Raf Simons Makes Fashion History at CFDA’s
06 Jun, 2017
Designer Raf Simons of Calvin Klein scored a rare double win at fashion’s glittery awards ceremony on Monday, winning both womenswear and menswear honors at the annual Council of Fashion Designers of America awards.
The ceremony, hosted by Seth Meyers, had an activist bent this year, reaching outside the industry to honor feminist icon Gloria Steinem, Planned Parenthood’s Cecile Richards, and actress Janelle Monae for their involvement in the Women’s March on Washington in January. The three were presented with the Board of Director’s Special Tribute by designer Diane von Furstenberg, who said they had “epitomized and crystallized” the march.
In her remarks, Steinem, a harsh critic of President Donald Trump, said the country is experiencing “a time of hope but also of danger.”
“There is backlash from Trump to terrorists against the kind of equality and understanding and simple humanity that we strive for,” Steinem said. “So like a woman leaving a violent household, who is then most likely to be injured or killed because she is escaping control, we too are escaping control. We have to be careful and look out for each other.”
“Now there is more activism than I have ever seen in my lifetime,” she added. “Maybe we are about to be free.”
Simons, formerly of Dior, has made a huge splash in American fashion since arriving at Calvin Klein at the beginning of the year. The Belgian designer presented his debut collection for Calvin Klein in February, to rave reviews. That show was not without social commentary. It opened and closed, pointedly, with the David Bowie song, “This is not America.”
“If we as creatives can be an inspiration for how the world should look,” Simons said in his speech Monday night, “I think that it’s something we should take as a very important task.” Actress Nicole Kidman presented him with the womenswear award.
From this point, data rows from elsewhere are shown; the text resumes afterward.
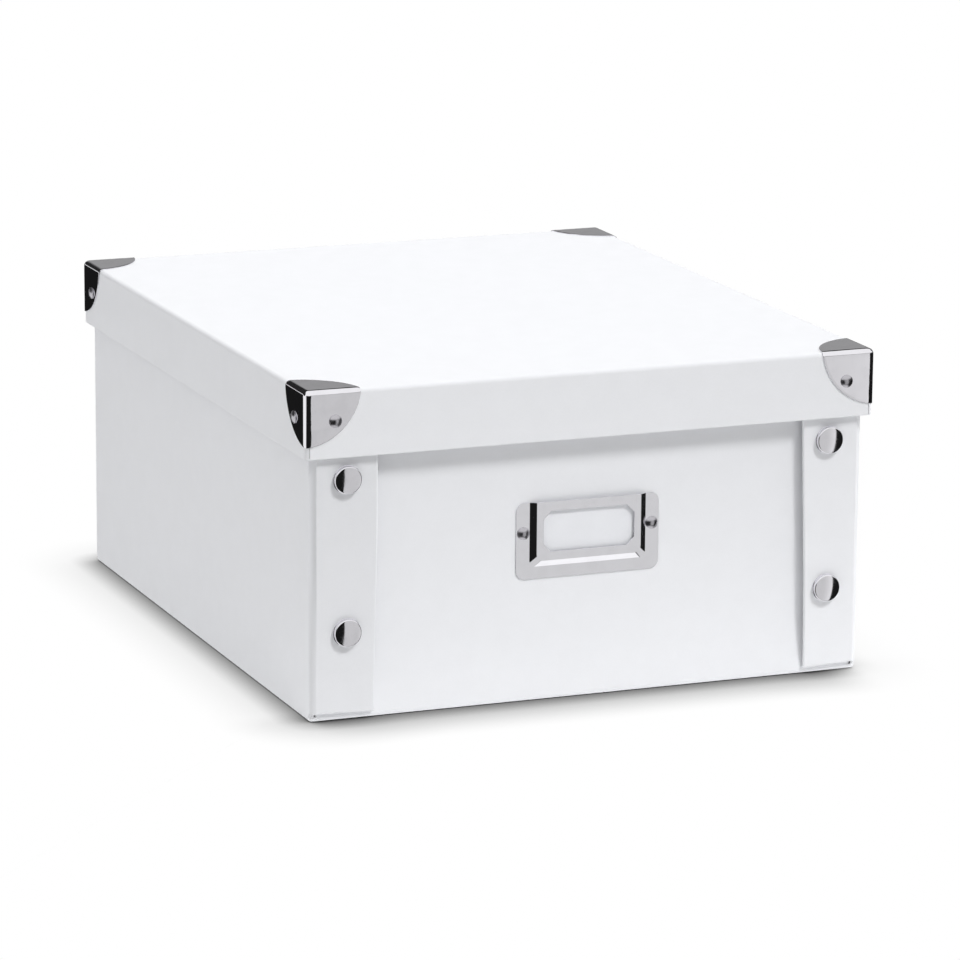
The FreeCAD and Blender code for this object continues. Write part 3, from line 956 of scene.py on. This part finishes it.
@dataclass
class Lid:
    """The lid's papers and boards."""

    finishes: Finishes
    fold_radius: float = 2.0 * MM
    foot_round: float = 0.4 * MM
    seam_width: float = 0.5 * MM
    seam_depth: float = 0.5 * MM
    seam_foot: float = 0.9 * MM
    seam_slack: float = 0.05 * MM
    liner_proud: float = 0.1 * MM
    weld: float = 0.02 * MM

    def seams(self, bm: Mesh, corner: Vector) -> None:
        """Presses in the lines where the side skirts' ends meet the front and back skirts.

        Args:
            bm: the cover, before it has its thickness.
            corner: the lid's highest corner.
        """
        low = min(vert.co.z for vert in bm.verts) + self.seam_foot
        high = corner.z - 2 * self.fold_radius
        for middle in (PANEL - corner.x, corner.x - PANEL):
            for offset in (-self.seam_width / 2, 0, self.seam_width / 2):
                cut(bm, RIGHT * (middle + offset), RIGHT)
            for height in (low, high):
                cut(bm, UP * height, UP)
            for vert in bm.verts:
                on_line = abs(vert.co.x - middle) < self.seam_width / 4
                if on_line and low - self.seam_slack < vert.co.z < high + self.seam_slack:
                    vert.co.y -= math.copysign(self.seam_depth, vert.co.y)

    def cover(self) -> Mesh:
        """The cover paper, rounded at the lid's edges and turned in round the skirt's foot.

        Returns:
            The paper with its thickness.
        """
        low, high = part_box("lid_cover_paper")
        bm = bmesh.new()
        block(bm, low, high)
        drop_faces(bm, lambda face: face.normal.z < -ALIKE)
        round_edges(bm, hard_edges(bm), self.fold_radius, segments=8)
        self.seams(bm, high)
        for rise in (0, TURN_IN + PAPER):
            rim = [edge for edge in bm.edges if edge.is_boundary]
            made = bmesh.ops.extrude_edge_only(bm, edges=rim)
            for vert in (item for item in made["geom"] if isinstance(item, bmesh.types.BMVert)):
                vert.co.x = clamped(vert.co.x, PANEL - high.x, high.x - PANEL)
                vert.co.y = clamped(vert.co.y, PANEL - high.y, high.y - PANEL)
                vert.co.z += rise
        bmesh.ops.remove_doubles(bm, verts=bm.verts, dist=self.weld)
        feet = [edge for edge in hard_edges(bm) if max(vert.co.z for vert in edge.verts) < low.z + PAPER]
        round_edges(bm, feet, self.foot_round, segments=3)
        return thicken(bm)

    def liner(self) -> Mesh:
        """The liner inside the skirt and under the top.

        Returns:
            The paper with its thickness.
        """
        low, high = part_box("lid_cover_paper")
        inset = Vector((PANEL + self.liner_proud, PANEL + self.liner_proud, 0))
        bm = bmesh.new()
        block(bm, low + inset + UP * TURN_IN, high - inset - UP * (PANEL + self.liner_proud))
        drop_faces(bm, lambda face: face.normal.z < -ALIKE)
        bmesh.ops.reverse_faces(bm, faces=bm.faces)
        return thicken(bm)

    def build(self) -> None:
        """Builds the papers and dresses the boards."""
        self.finishes.settle(self.cover(), "lid_cover", Slot.COVER, Body.LID, "lid_cover_paper")
        self.finishes.settle(self.liner(), "lid_liner", Slot.LINER, Body.LID, "lid_liner_paper")
        for side in ("top", "front_skirt", "back_skirt", "left_skirt", "right_skirt"):
            self.finishes.dress_node(f"lid_{side}_board", Slot.BOARD)


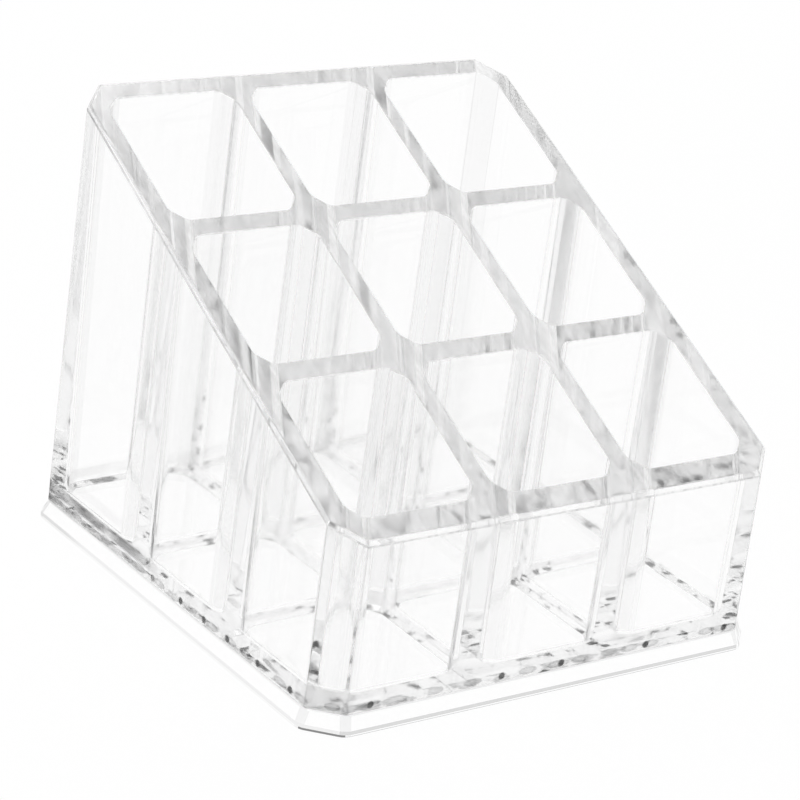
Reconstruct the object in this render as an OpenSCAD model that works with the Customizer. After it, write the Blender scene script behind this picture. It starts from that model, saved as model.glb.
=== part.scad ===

Other celebrity presenters included actresses Kerry Washington and Mandy Moore, and singer Jon Bon Jovi.
Richards, speaking after Steinem, earned cheers from the crowd when she said, “health care isn’t a privilege, it’s a fundamental human right.”
“The fashion industry has long celebrated bodily autonomy and free expression and the right of every person to live their life on their own terms,” she said. “In this moment, at a time when these principles are being threatened like never before, you are rising up to fight back.”
And in a nod to the extremely fashionable crowd of designers and celebrities, Richards thanked the CFDA for “proving that looking good and doing good go hand in hand.”
Monae, recalling the march in Washington, said she was “reminded of all of those faces that I saw … young, old, gay, straight. I saw different religious backgrounds, it didn’t matter because they were together as human beings, and that’s the one thing that left with me.”
Monae closed by asking the crowd to “speak out against the sexism, the racism, the homophobia, the Islamophobia, and all those things that are constantly trying to divide us.”
In other awards, the Swarovski award for emerging talent went to Laura Kim and Fernando Garcia of the Monse label. They also are the designers of Oscar de la Renta. Accessory designer of the year went to Stuart Vevers of Coach.
Kenneth Cole won an inaugural Swarovski award for positive change, and the fashion icon award – which in the past has gone to names like Rihanna and Beyonce – was given posthumously to Franca Sozzani, the former editor in chief of Italian Vogue, who died in December. Vogue editor Anna Wintour choked back tears as she presented the award, which was accepted by Sozzani’s son, Francesco Carrozzini.
Designer Rick Owens won a lifetime achievement award, and makeup artist Pat McGrath won a founder’s award.